Live captioning (CART services) and ASL and Spanish interpretation will be provided. Creative Capital is pleased to present this Artist Lab in collaboration with Creative Capital Curriculum Institutional Member, Culture Source.
Jen de los Reyes
Jen de los Reyes is an artist, educator, writer, and community arts organizer. With roots in the Riot Grrrl and DIY music scene, her practice incorporates pedagogical, ecological, and organizational methodologies. She founded and directed Open Engagement, an international conference on socially engaged art that was active from 2007–2019. She worked within Portland State University from 2008 to 2014 to establish the Art and Social Practice MFA program with a curriculum focused on place, engagement, and dialogue. Following that, Reyes was the Associate Director of the School of Art & Art History at the University of Illinois at Chicago, where she taught in the departments of Art and Museum and Exhibition Studies. Her collaborative work and practice have been situated at institutions including the Carnegie Museum of Art, the Queens Museum, the Oakland Museum of California, MCA Chicago, and the Portland Museum of Art.

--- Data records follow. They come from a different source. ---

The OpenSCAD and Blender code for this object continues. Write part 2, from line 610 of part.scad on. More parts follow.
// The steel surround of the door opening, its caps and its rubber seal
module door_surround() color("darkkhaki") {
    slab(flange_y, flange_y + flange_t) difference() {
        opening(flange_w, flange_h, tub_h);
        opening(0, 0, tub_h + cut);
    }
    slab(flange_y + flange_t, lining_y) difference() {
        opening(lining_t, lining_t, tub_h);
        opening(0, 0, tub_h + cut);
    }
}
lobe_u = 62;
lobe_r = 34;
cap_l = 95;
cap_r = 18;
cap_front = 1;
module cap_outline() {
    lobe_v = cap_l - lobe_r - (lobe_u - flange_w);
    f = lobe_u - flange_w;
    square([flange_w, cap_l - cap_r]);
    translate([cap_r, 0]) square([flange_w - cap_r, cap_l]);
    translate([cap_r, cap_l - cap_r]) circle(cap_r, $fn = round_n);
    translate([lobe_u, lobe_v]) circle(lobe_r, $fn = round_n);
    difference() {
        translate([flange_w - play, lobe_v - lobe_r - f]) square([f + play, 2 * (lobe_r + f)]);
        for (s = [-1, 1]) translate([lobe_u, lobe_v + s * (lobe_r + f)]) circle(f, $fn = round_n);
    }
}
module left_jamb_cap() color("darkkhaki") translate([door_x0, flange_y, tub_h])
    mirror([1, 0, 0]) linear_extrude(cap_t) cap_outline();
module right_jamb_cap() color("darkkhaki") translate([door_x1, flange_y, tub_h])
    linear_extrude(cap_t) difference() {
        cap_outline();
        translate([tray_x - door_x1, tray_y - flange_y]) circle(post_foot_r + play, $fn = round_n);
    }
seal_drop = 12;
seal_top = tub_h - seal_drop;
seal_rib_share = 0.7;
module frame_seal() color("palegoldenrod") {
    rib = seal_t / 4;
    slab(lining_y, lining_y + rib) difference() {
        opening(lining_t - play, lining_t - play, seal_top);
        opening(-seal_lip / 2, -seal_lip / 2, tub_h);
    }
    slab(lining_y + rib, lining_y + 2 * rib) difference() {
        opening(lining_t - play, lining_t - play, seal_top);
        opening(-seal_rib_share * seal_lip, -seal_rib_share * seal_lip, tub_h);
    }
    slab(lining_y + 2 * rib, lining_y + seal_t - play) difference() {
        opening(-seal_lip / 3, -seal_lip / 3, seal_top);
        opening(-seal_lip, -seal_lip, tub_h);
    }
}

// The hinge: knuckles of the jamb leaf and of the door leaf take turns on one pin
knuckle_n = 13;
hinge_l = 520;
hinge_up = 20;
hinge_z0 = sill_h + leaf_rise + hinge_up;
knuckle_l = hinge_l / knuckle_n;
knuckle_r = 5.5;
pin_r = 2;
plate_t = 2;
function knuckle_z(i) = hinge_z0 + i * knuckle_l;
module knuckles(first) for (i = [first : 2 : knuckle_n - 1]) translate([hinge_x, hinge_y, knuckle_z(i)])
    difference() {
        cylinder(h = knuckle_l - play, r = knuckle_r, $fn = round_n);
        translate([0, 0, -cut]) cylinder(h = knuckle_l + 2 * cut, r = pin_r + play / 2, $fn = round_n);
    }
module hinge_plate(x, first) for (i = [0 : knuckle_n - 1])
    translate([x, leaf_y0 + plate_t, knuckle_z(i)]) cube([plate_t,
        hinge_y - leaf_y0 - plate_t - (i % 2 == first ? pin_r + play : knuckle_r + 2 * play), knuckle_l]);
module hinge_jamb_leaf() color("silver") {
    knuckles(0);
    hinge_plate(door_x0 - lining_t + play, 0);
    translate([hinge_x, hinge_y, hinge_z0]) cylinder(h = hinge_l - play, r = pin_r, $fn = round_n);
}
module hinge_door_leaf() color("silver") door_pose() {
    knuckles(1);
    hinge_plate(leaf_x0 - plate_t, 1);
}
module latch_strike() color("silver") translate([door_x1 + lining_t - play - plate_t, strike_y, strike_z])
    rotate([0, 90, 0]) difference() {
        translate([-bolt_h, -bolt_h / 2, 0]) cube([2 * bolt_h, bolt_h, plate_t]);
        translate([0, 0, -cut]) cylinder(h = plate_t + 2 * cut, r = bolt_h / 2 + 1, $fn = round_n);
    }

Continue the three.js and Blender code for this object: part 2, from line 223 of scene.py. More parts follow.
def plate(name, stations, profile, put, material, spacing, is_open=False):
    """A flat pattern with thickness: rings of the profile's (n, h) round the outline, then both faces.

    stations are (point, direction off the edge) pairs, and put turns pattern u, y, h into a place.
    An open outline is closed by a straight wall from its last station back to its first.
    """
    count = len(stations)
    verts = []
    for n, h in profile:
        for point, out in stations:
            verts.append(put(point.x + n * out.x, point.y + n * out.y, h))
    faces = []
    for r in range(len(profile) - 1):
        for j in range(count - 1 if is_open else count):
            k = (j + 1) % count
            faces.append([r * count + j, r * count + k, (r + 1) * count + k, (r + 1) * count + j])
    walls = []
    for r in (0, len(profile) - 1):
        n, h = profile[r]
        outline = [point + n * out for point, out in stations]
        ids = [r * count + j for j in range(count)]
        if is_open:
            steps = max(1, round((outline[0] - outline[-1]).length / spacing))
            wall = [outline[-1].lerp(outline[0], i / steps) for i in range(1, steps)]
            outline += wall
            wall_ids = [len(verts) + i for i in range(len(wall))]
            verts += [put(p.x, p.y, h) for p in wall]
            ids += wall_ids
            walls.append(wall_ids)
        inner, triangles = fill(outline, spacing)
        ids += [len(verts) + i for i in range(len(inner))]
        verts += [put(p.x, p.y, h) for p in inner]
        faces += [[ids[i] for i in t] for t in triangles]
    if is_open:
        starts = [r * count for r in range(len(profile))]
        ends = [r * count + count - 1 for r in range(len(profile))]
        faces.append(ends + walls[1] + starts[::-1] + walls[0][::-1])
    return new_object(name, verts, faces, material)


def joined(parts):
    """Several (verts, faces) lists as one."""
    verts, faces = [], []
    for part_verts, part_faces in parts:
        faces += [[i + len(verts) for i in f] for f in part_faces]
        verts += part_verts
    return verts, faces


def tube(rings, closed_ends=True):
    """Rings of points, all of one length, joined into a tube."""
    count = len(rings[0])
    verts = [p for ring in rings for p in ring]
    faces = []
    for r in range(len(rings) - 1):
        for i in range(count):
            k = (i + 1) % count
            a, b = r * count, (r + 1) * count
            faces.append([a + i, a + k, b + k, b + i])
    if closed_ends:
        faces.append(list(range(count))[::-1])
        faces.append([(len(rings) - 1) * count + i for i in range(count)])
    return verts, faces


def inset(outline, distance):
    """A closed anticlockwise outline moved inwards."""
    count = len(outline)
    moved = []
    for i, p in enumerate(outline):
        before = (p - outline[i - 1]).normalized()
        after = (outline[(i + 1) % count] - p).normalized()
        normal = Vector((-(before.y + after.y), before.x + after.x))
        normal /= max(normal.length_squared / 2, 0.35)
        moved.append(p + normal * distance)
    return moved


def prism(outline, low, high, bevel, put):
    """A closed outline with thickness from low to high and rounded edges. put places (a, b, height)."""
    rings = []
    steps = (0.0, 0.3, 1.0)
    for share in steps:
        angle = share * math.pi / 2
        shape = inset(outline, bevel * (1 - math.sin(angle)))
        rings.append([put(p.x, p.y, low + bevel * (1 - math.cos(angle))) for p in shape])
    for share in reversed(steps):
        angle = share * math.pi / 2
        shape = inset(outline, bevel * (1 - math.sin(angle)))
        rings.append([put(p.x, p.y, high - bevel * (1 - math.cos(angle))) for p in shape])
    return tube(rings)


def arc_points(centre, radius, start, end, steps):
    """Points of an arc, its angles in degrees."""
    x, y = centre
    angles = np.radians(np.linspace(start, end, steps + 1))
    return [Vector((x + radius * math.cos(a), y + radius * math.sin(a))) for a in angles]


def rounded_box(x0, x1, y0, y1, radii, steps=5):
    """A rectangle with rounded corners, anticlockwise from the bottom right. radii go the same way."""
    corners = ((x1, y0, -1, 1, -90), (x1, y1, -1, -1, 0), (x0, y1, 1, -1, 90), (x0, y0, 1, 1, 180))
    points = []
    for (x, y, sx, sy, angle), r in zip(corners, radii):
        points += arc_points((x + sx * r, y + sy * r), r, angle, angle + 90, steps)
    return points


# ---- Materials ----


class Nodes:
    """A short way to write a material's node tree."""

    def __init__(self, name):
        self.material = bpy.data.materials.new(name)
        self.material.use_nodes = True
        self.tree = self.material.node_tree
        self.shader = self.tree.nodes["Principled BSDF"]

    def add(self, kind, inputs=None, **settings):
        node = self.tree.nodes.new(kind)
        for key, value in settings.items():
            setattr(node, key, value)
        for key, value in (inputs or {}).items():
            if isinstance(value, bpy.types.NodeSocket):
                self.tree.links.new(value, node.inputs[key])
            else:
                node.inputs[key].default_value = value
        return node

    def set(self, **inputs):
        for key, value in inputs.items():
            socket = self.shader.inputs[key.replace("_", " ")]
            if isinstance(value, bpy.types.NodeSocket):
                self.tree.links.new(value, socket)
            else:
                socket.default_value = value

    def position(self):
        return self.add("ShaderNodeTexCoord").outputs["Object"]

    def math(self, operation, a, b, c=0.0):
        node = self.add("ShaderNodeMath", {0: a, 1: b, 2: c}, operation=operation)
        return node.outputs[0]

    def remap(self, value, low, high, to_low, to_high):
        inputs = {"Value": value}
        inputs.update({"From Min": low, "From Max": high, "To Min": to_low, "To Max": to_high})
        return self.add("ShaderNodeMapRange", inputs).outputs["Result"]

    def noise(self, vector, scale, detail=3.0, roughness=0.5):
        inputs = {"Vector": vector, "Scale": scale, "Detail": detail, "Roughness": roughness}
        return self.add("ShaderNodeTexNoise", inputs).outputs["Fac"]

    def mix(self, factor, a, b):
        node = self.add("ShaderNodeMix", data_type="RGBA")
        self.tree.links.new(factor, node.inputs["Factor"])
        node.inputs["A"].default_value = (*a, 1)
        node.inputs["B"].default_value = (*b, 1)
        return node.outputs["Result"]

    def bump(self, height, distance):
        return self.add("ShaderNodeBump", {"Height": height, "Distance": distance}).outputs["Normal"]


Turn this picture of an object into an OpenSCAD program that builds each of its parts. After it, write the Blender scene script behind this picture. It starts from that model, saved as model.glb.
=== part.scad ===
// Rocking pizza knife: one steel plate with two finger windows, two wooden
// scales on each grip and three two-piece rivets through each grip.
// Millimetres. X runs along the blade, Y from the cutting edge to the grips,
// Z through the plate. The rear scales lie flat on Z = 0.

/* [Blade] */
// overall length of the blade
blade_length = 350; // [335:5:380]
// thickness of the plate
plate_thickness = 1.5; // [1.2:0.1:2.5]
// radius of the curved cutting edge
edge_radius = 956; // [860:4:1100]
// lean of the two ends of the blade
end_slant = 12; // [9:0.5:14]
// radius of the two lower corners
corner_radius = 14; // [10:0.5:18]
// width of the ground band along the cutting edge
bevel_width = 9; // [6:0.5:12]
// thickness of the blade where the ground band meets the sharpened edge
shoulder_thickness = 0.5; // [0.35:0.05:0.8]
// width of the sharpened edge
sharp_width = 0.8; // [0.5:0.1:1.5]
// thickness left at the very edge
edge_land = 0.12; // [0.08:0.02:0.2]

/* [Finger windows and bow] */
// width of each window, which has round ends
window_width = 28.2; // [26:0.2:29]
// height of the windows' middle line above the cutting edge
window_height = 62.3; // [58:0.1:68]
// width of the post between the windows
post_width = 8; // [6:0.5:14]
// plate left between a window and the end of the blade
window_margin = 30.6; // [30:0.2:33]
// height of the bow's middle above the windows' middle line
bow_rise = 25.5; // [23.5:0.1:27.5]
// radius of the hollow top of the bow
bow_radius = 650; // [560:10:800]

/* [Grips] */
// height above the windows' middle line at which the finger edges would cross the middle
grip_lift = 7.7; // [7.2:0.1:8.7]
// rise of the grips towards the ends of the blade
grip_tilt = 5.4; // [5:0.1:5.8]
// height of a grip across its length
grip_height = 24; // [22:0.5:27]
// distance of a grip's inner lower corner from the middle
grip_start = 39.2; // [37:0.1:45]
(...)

She speaks widely and has presented at the Brooklyn Museum, Bronx Museum, UCSB, UMass, NYU, Textile Museum of Canada, Museum of Contemporary Craft, Concordia University, Carnegie Mellon University, Minneapolis College of Art and Design, Milwaukee Art Museum, UC Berkeley, Alfred University, The Power Plant, and Project Row Houses amongst many others. She is the author of several books, most recently Defiantly Optimistic: Turning Up in a World on Fire. She divides her time between Chicago, where she founded Garbage Hill Farm, and Ithaca, NY where she is an Associate Professor of Art at Cornell University.
Oscar Rene Cornejo
Oscar Rene Cornejo is a first-generation Salvadoran American originally from Houston, Texas. With a background in pedagogy and activism, Cornejo synthesizes histories of abstraction in the US and Latin America with personal experiences in construction, land use, dissonant family memory, and Cold War historical archives. Works include video, fresco, Japanese woodcut, drawing, and installation to address the detrimental effects of civil war on Salvadoran society and the environment. He earned an MFA from Yale School of Art, a BFA from the Cooper Union, and is a recipient of the J. William Fulbright Scholarship for research in El Salvador. He co-founded the Latin American Community Art Project, where he directed artist residencies to promote intercultural awareness through art education. He is a founding member of Junte, an artist project based in Puerto Rico. Cornejo’s work has been included in exhibitions at the Radiator Gallery, The Queens Museum, Recess: Assembly, Princeton University, Diverseworks, and Brattleboro Museum among other venues. He participated at the Skowhegan School of Painting and Sculpture and Lower Manhattan Cultural Council’s Workspace Residency. He is an Assistant Professor for Art at Cornell’s College of Architecture, Art, and Planning and is a Fresco Instructor at the Skowhegan School of Painting and Sculpture.
KESSWA
Kesiena Wanogho, known most commonly by her stage moniker KESSWA, is a transdisciplinary artist from Detroit, MI. As a performance artist, producer, and social practice artist, her work weaves pedagogy, fiber, video, music, interactive technology, and spoken word to function as a resource for healing. She has received a BA in Sociology from Wayne State University and an MFA from Cranbrook Academy of Art in 4D Design. Her work with renowned musician Shigeto, “Is My Mind A Machine Gun?” (2021) premiered on the Museum of Contemporary Art Detroit’s (MOCAD) new media platform Daily Rush. It premiered as a performance art piece at Dlectricity’s 2021 Festival.
KESSWA is a 2024 Culture Source Creators of Culture grantee, a 2022 Kresge Arts in Detroit Fellow, and a 2020 McArthur Binion “Pay-It-Forward” Grantee who has toured Germany as Detroit-Berlin Connection’s premier artist-in-residence. She has performed at Pop-Kultur Festival and Haldern Pop Festival. She has also performed in support of avant-garde artists such as Esperanza Spalding, Sudan Archives, The Sun Ra Arkestra, and Rashaad Newsome at institutions such as The Cleveland Museum of Art, The University of Michigan Museum of Art, The Pinault Collection, and the Detroit Institute of Arts. Most recently, she is a featured artist on Theo Parrish’s DJ-Kicks compilation “Detroit Forward” and Shigeto’s third Ghostly International studio album “Cherry Blossom Baby.”